It seems to me that every time we try to fit Scripture into a tight, neat system, Scripture has the tendency to frustrate our finite efforts to contain the Living and Active Word. For example, the tension between God’s Sovereignty and Human Responsibility has been fought over for centuries creating in essence two camps needing it to be one way or the other.
It is most amusing when this tension is held within one verse or one passage. Paul does this often and I love it. The most famous one that I know is when he says, “work out your own salvation with fear and trembling, for it is God who works in you, both to will and to work for his good pleasure.” (Philippians 2:12b-13) The tension is very apparent in this verse and obviously you cannot separate this sentence or it could be dangerous. Work out your salvation but it is God who works through you. Sounds confusing and contradictory, but maybe just maybe there is a Divine Tension there.
Another one that I love is when Paul says, “But by the grace of God I am what I am, and his grace toward me was not in vain. On the contrary, I worked harder than any of them, though it was not I, but the grace of God that is with me.” (1 Corinthians 15:10-9) Paul sees this paradox as an inseparable truth.
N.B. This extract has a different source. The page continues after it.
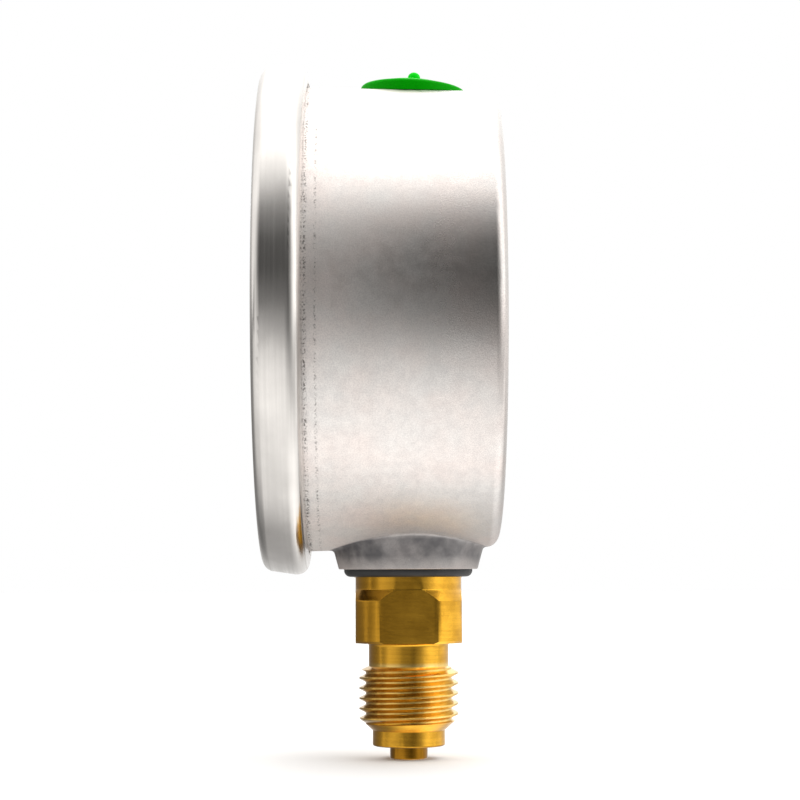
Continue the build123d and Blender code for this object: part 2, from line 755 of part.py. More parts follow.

By Grace we are what we are. In the absolute state of death we cannot choose life. It is impossible. God is always and forever the Agent of Salvation. He is the one who brings us to life, loving us into lovingness. Yet there is something in our responsibility towards our Maker. We are called to Confess, to Repent, to Believe, to Turn, to Love. All actions commanded by God. By no means can we earn God’s favor. That can only be done on the cross. Still, we are called to train ourselves for Godliness, but this does not seem to offend God’s Sovereignty.
Hence the tension.
I like how Paul articulates it. “I worked harder than any, though it was not I but the grace of God that is with me.” Paul qualifies his efforts but does not shy away from them. We should not shy away either from our best efforts to live a life pleasing and worshipful to God, but always realizing that it is only by the Merciful Holy Spirit that we are what we are.
This definitely does not answer the intricate theological questions of this complex debate, but merely asks if it has to be either/or. It seems to me that Scripture enjoys both concepts, holding them together without the one offending the other. When C.H. Spurgeon was asked how he could reconcile God’s Sovereignty with Human Responsibility he responded, “I would never have to reconcile friends”. Maybe he is on to something there.